WHAT IS ASKED
In the material below, find all lines with the string "piece" and copy them.

ENTRIES SHOWN
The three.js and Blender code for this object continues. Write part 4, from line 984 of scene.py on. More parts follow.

...

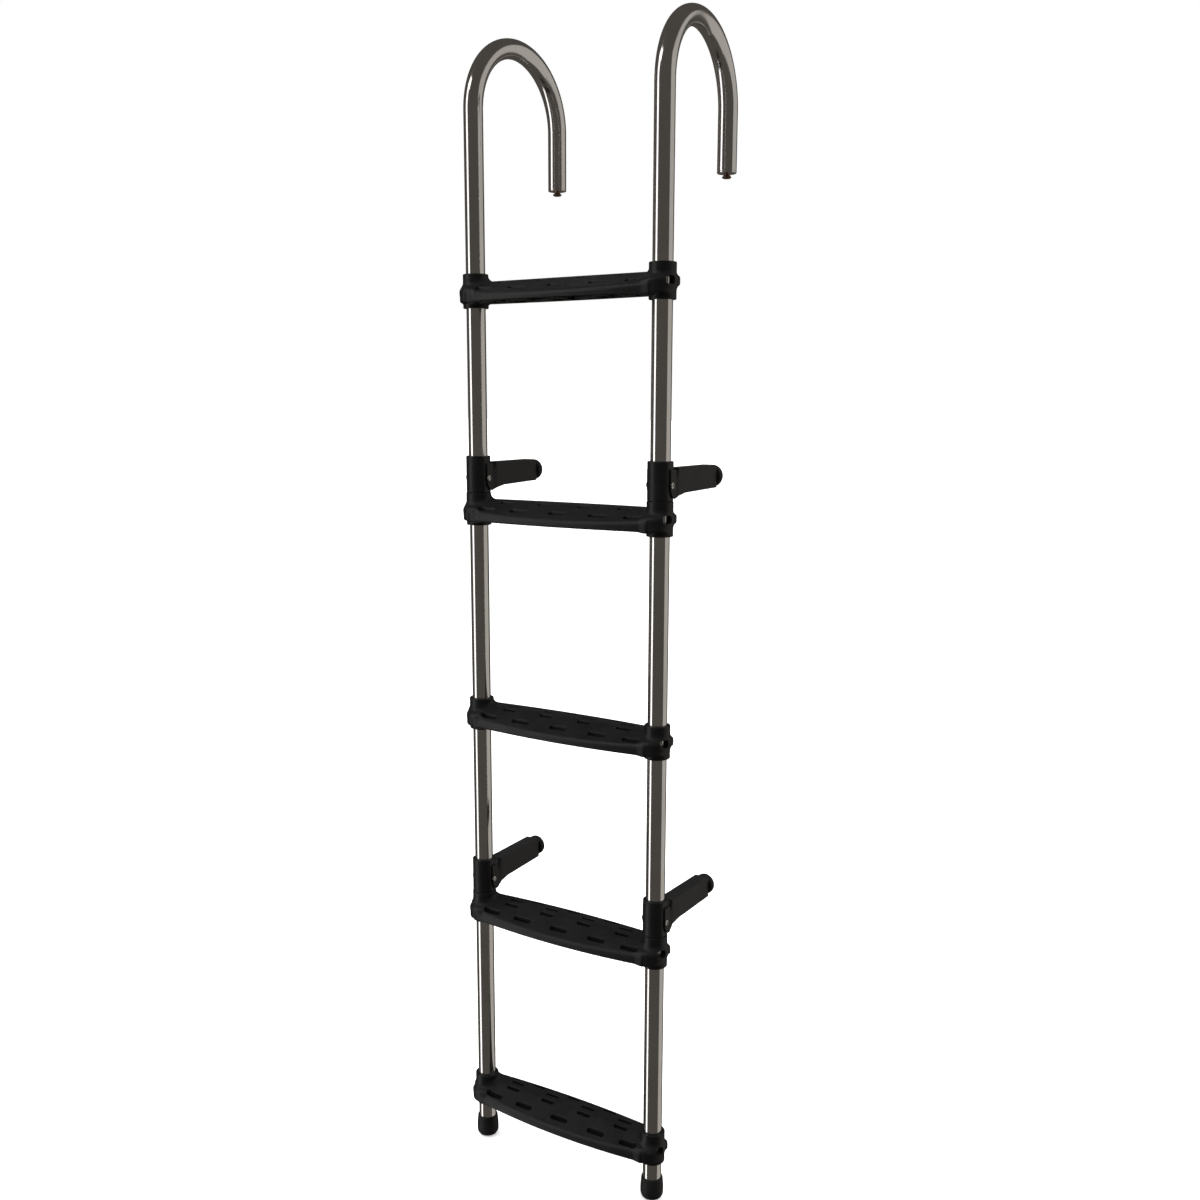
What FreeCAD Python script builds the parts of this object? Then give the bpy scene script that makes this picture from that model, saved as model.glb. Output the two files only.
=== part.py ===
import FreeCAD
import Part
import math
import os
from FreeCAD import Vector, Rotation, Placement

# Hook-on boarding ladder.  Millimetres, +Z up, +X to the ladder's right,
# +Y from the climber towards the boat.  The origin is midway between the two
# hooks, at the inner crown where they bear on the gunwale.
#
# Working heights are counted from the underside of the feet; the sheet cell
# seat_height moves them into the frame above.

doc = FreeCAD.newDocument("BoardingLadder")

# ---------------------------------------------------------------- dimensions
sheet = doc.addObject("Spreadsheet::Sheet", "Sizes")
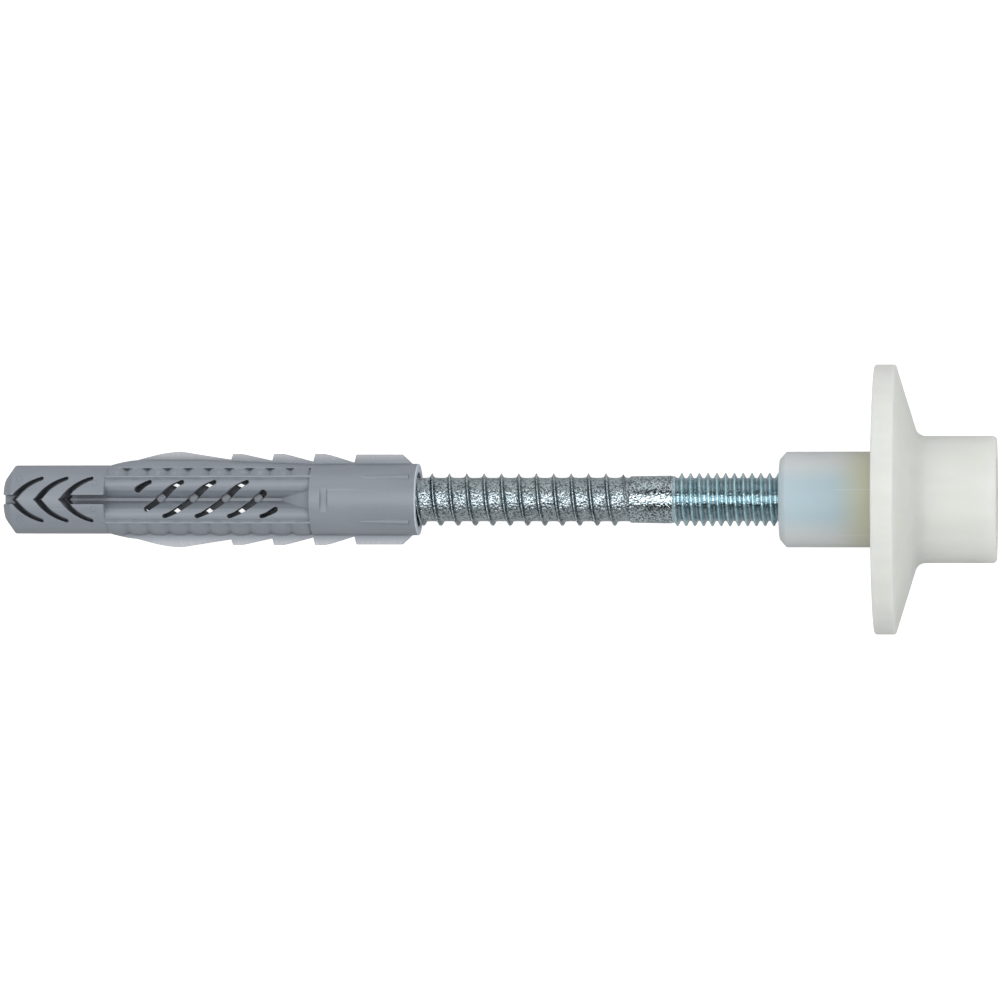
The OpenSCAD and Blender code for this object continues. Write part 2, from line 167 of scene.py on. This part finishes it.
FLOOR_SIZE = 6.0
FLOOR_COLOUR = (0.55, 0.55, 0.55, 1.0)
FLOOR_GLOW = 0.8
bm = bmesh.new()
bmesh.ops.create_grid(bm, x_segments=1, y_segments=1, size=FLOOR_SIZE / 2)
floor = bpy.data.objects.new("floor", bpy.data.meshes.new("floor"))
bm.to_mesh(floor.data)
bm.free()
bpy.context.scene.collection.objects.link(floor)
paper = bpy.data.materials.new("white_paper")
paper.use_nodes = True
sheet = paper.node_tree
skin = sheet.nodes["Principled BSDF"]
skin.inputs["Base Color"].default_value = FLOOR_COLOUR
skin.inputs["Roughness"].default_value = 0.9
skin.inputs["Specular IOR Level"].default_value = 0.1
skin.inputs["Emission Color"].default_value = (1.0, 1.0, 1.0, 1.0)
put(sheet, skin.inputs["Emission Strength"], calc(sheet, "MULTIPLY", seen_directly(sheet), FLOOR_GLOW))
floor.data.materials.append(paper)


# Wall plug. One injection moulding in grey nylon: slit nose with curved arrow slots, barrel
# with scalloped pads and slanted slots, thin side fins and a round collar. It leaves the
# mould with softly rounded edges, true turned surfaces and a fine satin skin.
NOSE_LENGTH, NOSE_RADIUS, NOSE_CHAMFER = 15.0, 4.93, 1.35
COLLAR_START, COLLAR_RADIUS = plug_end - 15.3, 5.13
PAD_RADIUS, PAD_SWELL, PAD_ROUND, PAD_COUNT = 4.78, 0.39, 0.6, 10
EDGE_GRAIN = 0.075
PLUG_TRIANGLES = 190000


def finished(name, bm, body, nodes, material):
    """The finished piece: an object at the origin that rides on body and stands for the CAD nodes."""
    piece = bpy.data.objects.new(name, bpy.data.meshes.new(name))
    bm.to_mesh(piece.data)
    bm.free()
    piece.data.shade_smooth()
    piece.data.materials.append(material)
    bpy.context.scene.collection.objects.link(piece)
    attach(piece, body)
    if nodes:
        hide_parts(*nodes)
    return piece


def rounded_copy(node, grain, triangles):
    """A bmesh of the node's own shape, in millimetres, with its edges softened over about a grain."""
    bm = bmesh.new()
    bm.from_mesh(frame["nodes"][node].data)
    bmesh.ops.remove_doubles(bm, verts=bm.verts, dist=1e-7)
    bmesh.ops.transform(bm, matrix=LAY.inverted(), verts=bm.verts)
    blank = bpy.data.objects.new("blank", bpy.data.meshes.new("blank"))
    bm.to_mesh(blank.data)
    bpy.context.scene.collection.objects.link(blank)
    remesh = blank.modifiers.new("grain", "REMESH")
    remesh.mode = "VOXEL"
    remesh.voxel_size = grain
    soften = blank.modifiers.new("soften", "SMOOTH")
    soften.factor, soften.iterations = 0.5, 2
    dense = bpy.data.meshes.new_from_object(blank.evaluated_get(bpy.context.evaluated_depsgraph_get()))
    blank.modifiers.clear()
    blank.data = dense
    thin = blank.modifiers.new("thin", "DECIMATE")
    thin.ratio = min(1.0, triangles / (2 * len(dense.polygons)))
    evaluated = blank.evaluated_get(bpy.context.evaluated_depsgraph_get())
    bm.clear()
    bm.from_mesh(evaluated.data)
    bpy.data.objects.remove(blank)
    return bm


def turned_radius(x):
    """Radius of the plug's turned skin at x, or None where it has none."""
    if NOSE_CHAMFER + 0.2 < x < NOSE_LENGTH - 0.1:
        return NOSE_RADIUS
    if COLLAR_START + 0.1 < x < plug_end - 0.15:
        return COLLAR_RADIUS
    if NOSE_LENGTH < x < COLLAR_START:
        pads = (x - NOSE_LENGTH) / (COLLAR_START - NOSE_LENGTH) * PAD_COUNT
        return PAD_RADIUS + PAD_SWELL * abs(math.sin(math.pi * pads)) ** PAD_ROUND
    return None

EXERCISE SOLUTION
    """The finished piece: an object at the origin that rides on body and stands for the CAD nodes."""
    piece = bpy.data.objects.new(name, bpy.data.meshes.new(name))
    bm.to_mesh(piece.data)
    piece.data.shade_smooth()
    piece.data.materials.append(material)
    bpy.context.scene.collection.objects.link(piece)
    attach(piece, body)
    return piece